-- start of AVAILABLE DATA --

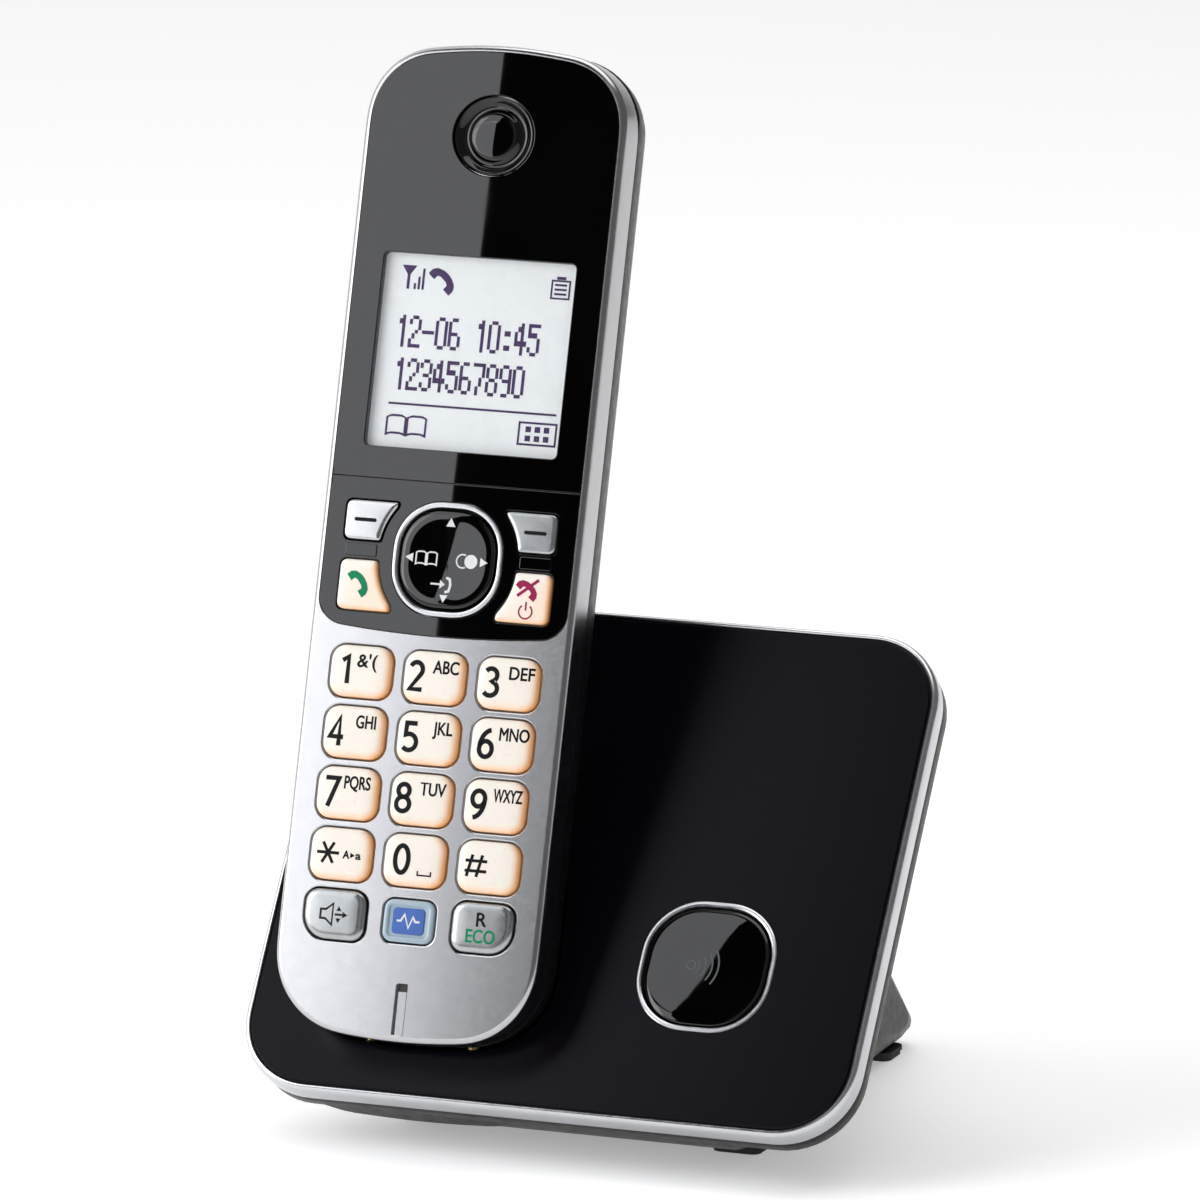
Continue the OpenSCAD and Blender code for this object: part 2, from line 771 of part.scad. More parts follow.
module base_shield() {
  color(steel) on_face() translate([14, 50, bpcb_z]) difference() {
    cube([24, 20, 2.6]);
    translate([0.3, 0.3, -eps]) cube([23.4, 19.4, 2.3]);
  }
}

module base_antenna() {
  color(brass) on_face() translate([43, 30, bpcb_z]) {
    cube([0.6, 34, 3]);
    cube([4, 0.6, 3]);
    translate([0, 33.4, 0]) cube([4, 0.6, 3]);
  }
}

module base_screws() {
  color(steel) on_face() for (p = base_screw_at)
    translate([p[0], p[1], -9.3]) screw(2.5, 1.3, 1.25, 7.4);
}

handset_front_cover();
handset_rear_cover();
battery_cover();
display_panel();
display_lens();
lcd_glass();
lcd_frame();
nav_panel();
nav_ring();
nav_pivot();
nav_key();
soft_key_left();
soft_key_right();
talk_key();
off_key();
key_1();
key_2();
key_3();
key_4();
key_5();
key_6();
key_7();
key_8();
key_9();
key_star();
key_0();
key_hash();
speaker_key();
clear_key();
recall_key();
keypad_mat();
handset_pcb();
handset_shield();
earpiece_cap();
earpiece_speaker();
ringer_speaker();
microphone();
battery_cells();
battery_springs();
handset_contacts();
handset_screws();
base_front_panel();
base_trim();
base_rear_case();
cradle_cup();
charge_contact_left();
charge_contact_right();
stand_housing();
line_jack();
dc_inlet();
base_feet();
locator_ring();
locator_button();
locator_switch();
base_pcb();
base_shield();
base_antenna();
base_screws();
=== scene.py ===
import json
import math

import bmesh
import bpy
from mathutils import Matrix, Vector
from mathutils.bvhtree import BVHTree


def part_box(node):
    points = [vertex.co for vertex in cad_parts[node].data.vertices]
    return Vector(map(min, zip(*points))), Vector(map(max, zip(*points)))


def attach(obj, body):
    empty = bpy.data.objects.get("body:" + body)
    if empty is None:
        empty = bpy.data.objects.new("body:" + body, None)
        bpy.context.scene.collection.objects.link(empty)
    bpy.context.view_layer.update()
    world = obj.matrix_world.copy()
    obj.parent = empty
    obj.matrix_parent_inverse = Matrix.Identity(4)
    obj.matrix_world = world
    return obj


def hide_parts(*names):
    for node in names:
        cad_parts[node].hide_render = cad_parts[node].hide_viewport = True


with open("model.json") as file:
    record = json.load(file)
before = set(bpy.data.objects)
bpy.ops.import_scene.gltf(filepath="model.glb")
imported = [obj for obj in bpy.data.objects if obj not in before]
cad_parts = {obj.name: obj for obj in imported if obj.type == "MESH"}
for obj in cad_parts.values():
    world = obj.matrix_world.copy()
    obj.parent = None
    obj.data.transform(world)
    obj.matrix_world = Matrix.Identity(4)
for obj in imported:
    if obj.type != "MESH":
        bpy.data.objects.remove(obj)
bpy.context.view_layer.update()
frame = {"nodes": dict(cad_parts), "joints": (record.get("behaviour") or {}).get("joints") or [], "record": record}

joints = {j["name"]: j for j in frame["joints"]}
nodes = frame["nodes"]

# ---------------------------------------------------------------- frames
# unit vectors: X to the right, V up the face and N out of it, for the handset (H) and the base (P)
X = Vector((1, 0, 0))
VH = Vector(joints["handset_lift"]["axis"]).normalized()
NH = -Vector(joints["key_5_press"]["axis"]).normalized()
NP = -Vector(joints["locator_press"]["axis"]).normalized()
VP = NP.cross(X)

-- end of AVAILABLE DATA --

--- TASK TO CARRY OUT ---
Extract from the listing above the lines between the line containing "handset_front_cover();" and the line containing "before = set(bpy.data.objects)", keeping both of those lines. Output nothing else.

--- WRITTEN ANSWER ---
handset_front_cover();
handset_rear_cover();
battery_cover();
display_panel();
display_lens();
lcd_glass();
lcd_frame();
nav_panel();
nav_ring();
nav_pivot();
nav_key();
soft_key_left();
soft_key_right();
talk_key();
off_key();
key_1();
key_2();
key_3();
key_4();
key_5();
key_6();
key_7();
key_8();
key_9();
key_star();
key_0();
key_hash();
speaker_key();
clear_key();
recall_key();
keypad_mat();
handset_pcb();
handset_shield();
earpiece_cap();
earpiece_speaker();
ringer_speaker();
microphone();
battery_cells();
battery_springs();
handset_contacts();
handset_screws();
base_front_panel();
base_trim();
base_rear_case();
cradle_cup();
charge_contact_left();
charge_contact_right();
stand_housing();
line_jack();
dc_inlet();
base_feet();
locator_ring();
locator_button();
locator_switch();
base_pcb();
base_shield();
base_antenna();
base_screws();
=== scene.py ===
import json
import math

import bmesh
import bpy
from mathutils import Matrix, Vector
from mathutils.bvhtree import BVHTree


def part_box(node):
    points = [vertex.co for vertex in cad_parts[node].data.vertices]
    return Vector(map(min, zip(*points))), Vector(map(max, zip(*points)))


def attach(obj, body):
    empty = bpy.data.objects.get("body:" + body)
    if empty is None:
        empty = bpy.data.objects.new("body:" + body, None)
        bpy.context.scene.collection.objects.link(empty)
    bpy.context.view_layer.update()
    world = obj.matrix_world.copy()
    obj.parent = empty
    obj.matrix_parent_inverse = Matrix.Identity(4)
    obj.matrix_world = world
    return obj


def hide_parts(*names):
    for node in names:
        cad_parts[node].hide_render = cad_parts[node].hide_viewport = True


with open("model.json") as file:
    record = json.load(file)
before = set(bpy.data.objects)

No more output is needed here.